A tal proposito, la CdF propone che la Segreteria generale del Dipartimento delle finanze esamini «in maniera approfondita le possibilità di azioni in materia di responsabilità contro le istanze dirigenti di Credit Suisse». Inoltre, la commissione vorrebbe che eventuali garanzie supplementari non possano essere concesse tramite procedura urgente.
Più in generale, la "non scelta" lasciata al Parlamento è stata fortemente criticata da Hansjörg Knecht (UDC/AG). «Non è accettabile che Consiglio nazionale e degli Stati possano solo approvare i crediti; in futuro il Parlamento dovrà avere maggiore voce in capitolo», ha sostenuto.
Ciò passa per la modifica delle disposizioni "too big to fail", hanno affermato vari oratori. Non c'è però unanimità sulla velocità con la quale adottare le riforme. Per la sinistra e l'UDC vanno fatte rapidamente: «Il Consiglio federale deve fare una prima analisi entro l'estate», ha sostenuto Jakob Stark (UDC/TG). Secondo Adèle Thorens è chiaro che le misure prese dopo il dissesto di UBS nel 2008 sono risultate alla luce dei fatti «chiaramente insufficienti».
«Bisogna mantenere il sangue freddo», ha replicato Olivier Français. Per Thomas Hefti (PLR/GL) non si deve cadere in una frenesia legislativa: «La colpa della crisi non è dei politici, ma del CS», ha sottolineato. Da parte sua, Benedikt Würth si è chiesto quale margine di manovra abbia la Svizzera, dato che le regolamentazioni del settore bancario dipendono anche dalle disposizioni prese a livello internazionale.
259 miliardi
Concretamente, oggi gli Stati - e poi il Nazionale - sono chiamati ad esprimersi su due crediti. Il primo riguarda una garanzia sul rischio di insolvenza di 100 miliardi che la Confederazione metterà a disposizione della BNS. Questo mutuo disporrà di un privilegio in caso di fallimento del Credit Suisse. Ciò significa che il suo rimborso avrà la precedenza sulle pretese di altri creditori (ad eccezione di salari, oneri sociali e alcuni altri impegni privilegiati).
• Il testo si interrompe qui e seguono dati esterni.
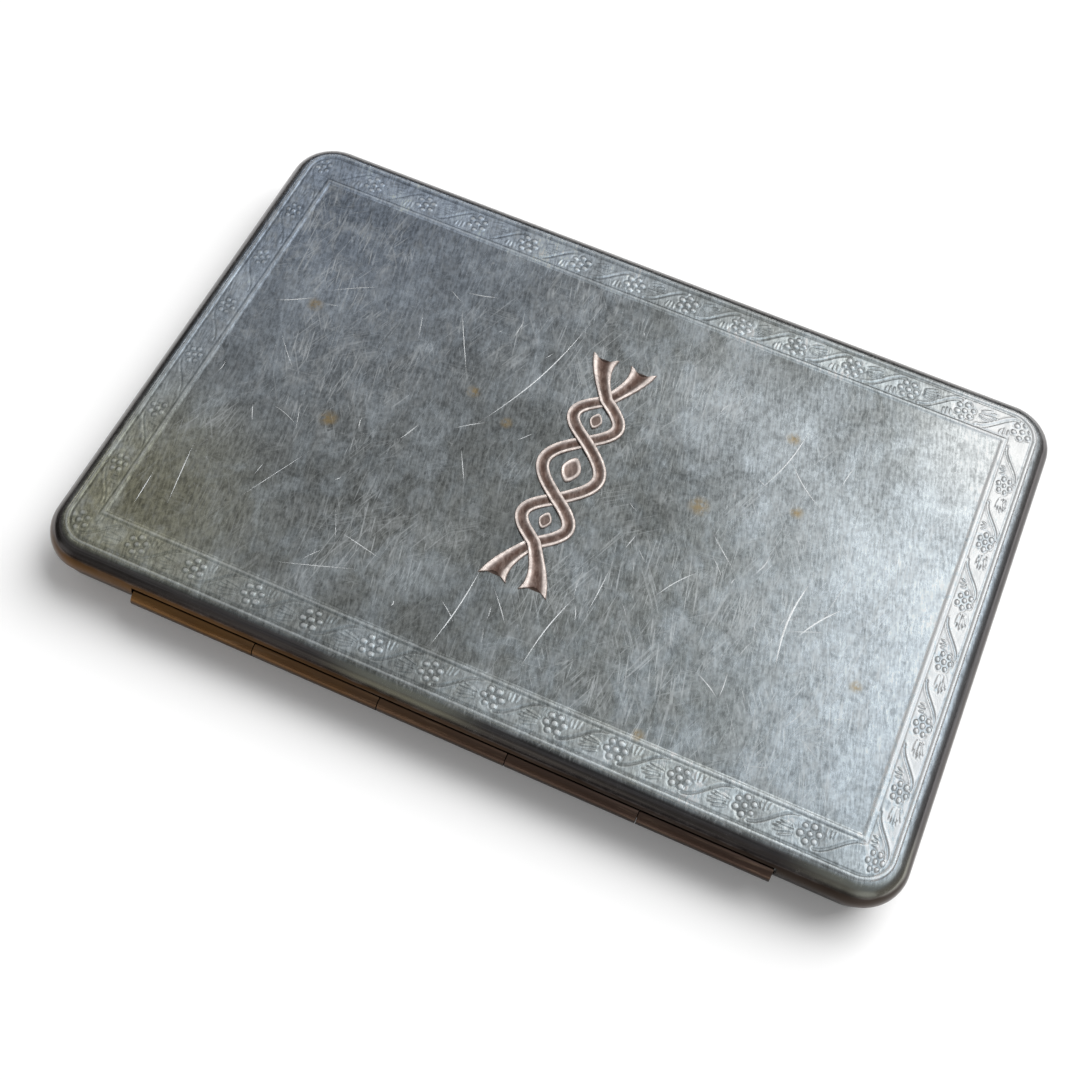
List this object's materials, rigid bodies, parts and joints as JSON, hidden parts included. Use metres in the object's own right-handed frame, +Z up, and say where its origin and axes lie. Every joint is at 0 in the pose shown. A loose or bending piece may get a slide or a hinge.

L'altro credito riguarda UBS: Berna fornisce una garanzia a UBS per eventuali perdite derivanti dalla vendita degli attivi del Credit Suisse pari a 9 miliardi. Questa garanzia verrebbe applicata solo se le perdite per UBS sarebbero superiori a 5 miliardi.
Da notare che a questi due crediti vanno aggiunti l'assistenza straordinaria di liquidità (ELA) di 50 miliardi di franchi richiesta da Credit Suisse alla BNS già il 15 marzo e il sostegno aggiuntivo di liquidità (denominato ELA+) di 100 miliardi liberati il 19 marzo. Questi aiuti non sono garantiti dalla Confederazione.
In totale, la Confederazione e la BNS sono quindi esposte per complessivi 259 miliardi.
Le discussioni proseguono. Secondo l'ordine del giorno, gli Stati dovrebbero concludere la prima lettura del decreto federale entro le 15.00. In seguito - dalle 17.15 con seduta "open end" - si riunirà il Consiglio nazionale.
I Verdi pongono delle condizioni, l'UDC boccia
PS e Verdi approveranno la garanzie finanziarie di 109 miliardi di franchi per il salvataggio del Credit Suisse solo a determinate condizioni. Secondo i Verdi, è indispensabile collegare la garanzia a criteri di sostenibilità. Il gruppo parlamentare UDC invece è intenzionato a bocciarli.
«Se il clima fosse una banca, il Consiglio federale l'avrebbe già salvato da tempo», ha dichiarato il presidente dei Verdi Balthasar Glättli. L'aspetto ambientale è stato «messo in secondo piano» nel salvataggio delle banche. I Verdi quindi approveranno i crediti supplementari solo se legati a obiettivi di sostenibilità. Per il futuro è necessaria una base giuridica che garantisca che i salvataggi statali possano essere effettuati solo a queste condizioni, hanno aggiunto.
Anche il gruppo parlamentare del PS intende approvare le garanzie federali solo a una condizione: il Parlamento dovrebbe esigere una nuova regolamentazione immediatamente, in modo che un caso come quello del CS non possa più verificarsi. «Non siamo disposti a chiudere gli occhi», ha twittato il copresidente del PS Cédric Wermuth.
Il gruppo parlamentare UDC ha deciso invece di votare contro gli impegni finanziari. Il regolamento "too big to fail" adottato a seguito del salvataggio di UBS non ha funzionato. E il Consiglio federale e l'autorità di vigilanza sui mercati finanziari Finma non hanno fatto il loro lavoro, affermano i democentristi. Ora l'esecutivo deve fare in modo che non ci siano più aziende «troppo grandi per fallire»: un'impresa deve poter fallire «senza trascinare la Svizzera o il mondo intero nel baratro». L'UDC intende quindi presentare due mozioni in questo senso durante l'attuale sessione.